Под названием «Бред Шелля» она уже после смерти автора была напечатана и на русском языке – в «Новом журнале», № 48 – 1957. Публикацию успел подготовить сам Алданов и предпослал ей небольшое введение, содержащее загадочную формулировку: она не была опубликована прежде «по соображениям, теперь отпавшим» …Приняв мексиканское наркотическое снадобье, герой в бреду с удивительной отчетливостью видит ряд странных картин, то вполне реальных, то полубезумных.
Условная форма давала автору возможность откликнуться на самую для него важную тогда тему – на смерть Сталина. Но массовому западному читателю, которому он предназначал свою повесть, эта тема была малоинтересна. В ответ на предложение Кармайкла попытаться напечатать главу отдельно на английском в каком-нибудь крупном нью-йоркском журнале, Алданов не без ехидства предложил ограничиться только эпизодом из нее, где действует граф Сен-Жермен.
Глава состоит из не связанных между собой эпизодов.
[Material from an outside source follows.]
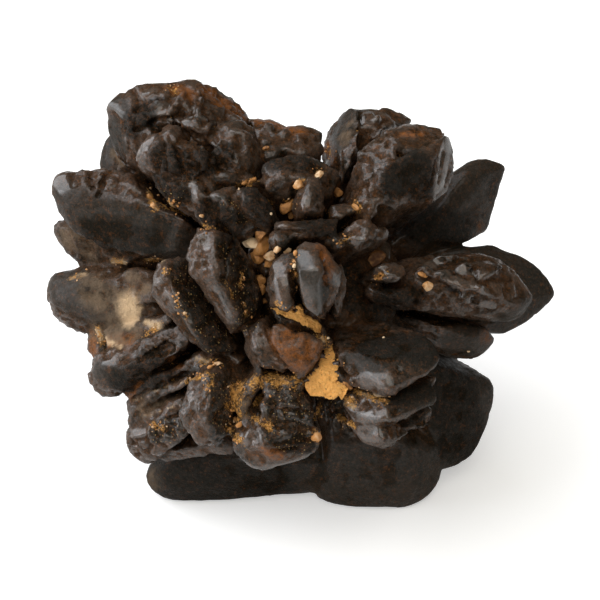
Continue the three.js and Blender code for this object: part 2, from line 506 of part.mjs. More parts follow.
const lowerRight = [
  // top plate
  crystal(0.5, 0, [0, 0, 0], [
    [3.05, -3.9, 9.5], [3.99, -4.18, 9.9], [4.37, -5.03, 10], [4.42, -5.65, 9.95], [6.13, -5.43, 11.15],
    [6.27, -6.6, 11.4], [5.76, -6.7, 11], [4.27, -6.27, 9.9], [2.57, -4.1, 9.2], [2.76, -5.15, 9.2],
    [3.05, -6.01, 9.1], [4.19, -6.66, 9.5], [5.78, -7.29, 10.5], [6.48, -7.18, 10.8],
    [9.31, -5.13, 9.9], [9.8, -4.38, 9.5], [9.52, -4, 9.4], [9.45, -3.34, 9], [8.89, -2.96, 8.6],
    [3.27, -2.88, 7.6], [5.3, -2.31, 7], [8.08, -2.5, 7.4], [9.34, -5.39, 9.2], [9.73, -4.68, 9],
  ]),
  // second plate
  crystal(0.5, 0, [0, 0, 0], [
    [3.15, -7.36, 8.7], [3.82, -7.16, 8.9], [6.08, -7.5, 10], [3.34, -8.41, 8.8], [3.72, -8.21, 9],
    [6.06, -8.05, 10.5], [6.24, -8.79, 10.75], [4.56, -8.99, 9.7], [3.72, -8.78, 9.1],
    [6.54, -8.87, 10.2], [8.68, -7.92, 9.1], [9.46, -7.65, 8.7], [9.66, -7.36, 8.6], [9.48, -6.7, 8.4],
    [8.81, -6.61, 8.4], [6.48, -6.67, 9.2], [9.38, -7.85, 8.4], [3.82, -8.98, 8.8], [6.57, -9.14, 9.4],
  ]),
  // edge between the two
  crystal(0.5, 0, [0, 0, 0], [
    [7.68, -6.72, 8], [8.84, -5.86, 7.8], [9.51, -5.86, 7.8], [9.56, -6.34, 7.8], [9.21, -6.72, 8],
    [8.05, -7.09, 8.2], [6.7, -7.66, 8.4],
  ]),
  // third plate
  crystal(0.5, 0, [0, 0, 0], [
    [3.73, -9.37, 8.7], [4.29, -9.21, 9], [5.6, -9.2, 10.1], [5.73, -10.24, 10.3], [5.13, -10.36, 9.8],
    [4.2, -10.12, 9], [3.54, -9.56, 8.6], [4.01, -10.13, 8.7], [4.58, -10.5, 8.9], [5.82, -10.92, 9.2],
    [6.18, -10.75, 9.6], [6.86, -10.29, 9.3], [7.65, -9.76, 8.6], [7.26, -9.27, 8.7],
    [6.29, -9.05, 9.4], [3.83, -9.1, 8.4],
  ]),
  // fourth plate
  crystal(0.5, 0, [0, 0, 0], [
    [7.29, -9.5, 8], [7.58, -9.11, 8.1], [9.02, -8.2, 8], [9.46, -8.16, 7.8], [9.37, -9.03, 7.7],
    [8.93, -9.46, 7.8], [8.25, -9.69, 8], [7.58, -9.69, 8.1], [6.52, -9.58, 8.2],
  ]),
];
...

Два полюса – ужасное воспоминание Шелля о своей встрече со Сталиным и авантюрное приключение Сен-Жермена, о котором Алданов узнал из старинного манускрипта. Конечно же, писателю в первую очередь представлялся важным сталинский эпизод.
Весной 1953 года Алданов постоянно думал о Сталине. Пристально читал советские газеты, – в них впервые, хотя завуалированно, с оговорками, стала подниматься тема сталинских злодеяний. В письме В.А. Маклакову от 8 и 9 апреля 1953 года под впечатлением чтения «Правды» сообщал: «Признания при «чистках» достигались «совершенно недоступными методами» (то есть пыткой). Статьи «Правды» это прямо пощечины Сталину. Что, если в самом деле Маленков и Берия решили отречься от Сталина? (…) Для того, чтобы удержаться и укрепиться, надо было отречься от Сталина и сталинизма, хоть обманно, хоть на короткое время. А это значит, что между страной и режимом пропасть».
Создавая образ Сталина, Алданов ставил перед собой ту же задачу, что Толстой, когда создавал своего Наполеона: заставить читателя его презирать. В мемуаристике и публицистике русского зарубежья разоблачения Сталина были далеко не новостью. Сам Алданов еще в 1927 году посвятил ему очерк и дал такую характеристику: хитер, умен, густо залит кровью, бесспорно, выдающаяся личность. Но в художественной литературе в трактовке образа Сталина Алданов в повести «Бред» выступил первооткрывателем – писатели-эмигранты эту тему обходили стороной, а советские писатели при жизни вождя лишь славословили его.
Политический памфлет – жанр, не рассчитанный на долгую жизнь, почему же автор считал памфлетные страницы главными в своей повести? И еще вопрос: какие «соображения, теперь отпавшие», заставили его опустить главу в 1954 году и дать для публикации-
в 1957? Наивно думать, что на решение писателя мог повлиять секретный доклад Хрущева о Сталине на XX партсъезде – какое дело до него русскому эмигранту, жившему в Ницце, печатавшемуся в Нью-Йорке?Казалось бы, вопросам суждено остаться без ответов. Но в Библиотеке-архиве Российского фонда культуры посчастливилось найти первоначальный вариант этой главы, и он дает ответы, причем неожиданные. Все указывает на то, что Алданов вовсе не памфлетные страницы считал главными, а другие. Которые он тем не менее в конечном счете опустил.